Although the song has been covered by many English-speaking artists, including Pete Seeger, Paul Robeson and Irish band-of-the-moment, Lankum, it remains relatively unknown in Britain.

We asked a young Scots-German singer, Lily-Belle Mohaupt, to lead us on the night of our gig. She sang it so beautifully that we decided to record two versions: one in a new translation by ourselves, sung in English and German, and one completely in German, the full six-verse version which is rarely performed or recorded.

A new connection, another history

After we released the song, we were surprised to be contacted by Fietje Ausländer, former archivist at the Documentation and Information Centre of Emsland Camps (one of which was Börgermoor) in Germany, a few kilometres from the site where the song was first performed.

Ausländer explained the centre’s purpose is to archive materials related to the history of 15 labour and punishment camps, and that due to its national and international fame, Die Moorsoldaten has become one of the archive’s focal points.

Our version of the song – which includes a CD recording, a video and artwork from the promotional campaign – is now to be archived alongside other versions of the protest song which Emsland archivists have amassed over the years. One of our versions will also be included in a CD of the archive’s favourite covers scheduled for release in 2025.

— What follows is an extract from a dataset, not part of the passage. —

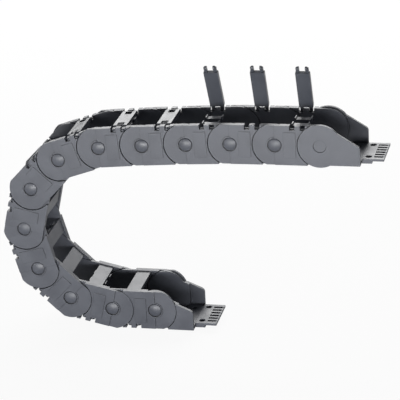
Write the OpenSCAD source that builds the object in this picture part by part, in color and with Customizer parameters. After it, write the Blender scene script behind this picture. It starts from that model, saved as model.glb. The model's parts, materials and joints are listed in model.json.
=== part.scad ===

The CD seeks to introduce the song to new audiences, illustrating the philosopher Jacques Derrida’s assertion that “archives are for the future”. These archives of radical activity create a space for solidarity between generations to develop – a place in which artists, academics and activists in the present converse with the ghosts of the past and those yet to discover these histories in the future. It is a privilege to be part of the conversation.

Although we set out to create a history of radical Glasgow in song, we find ourselves a small part of another history, one which sought in similar ways to fight against injustice. Our interests, though, like the prisoners who sang Die Moorsoldaten on 27 August 1933, lie in carving out radical futures.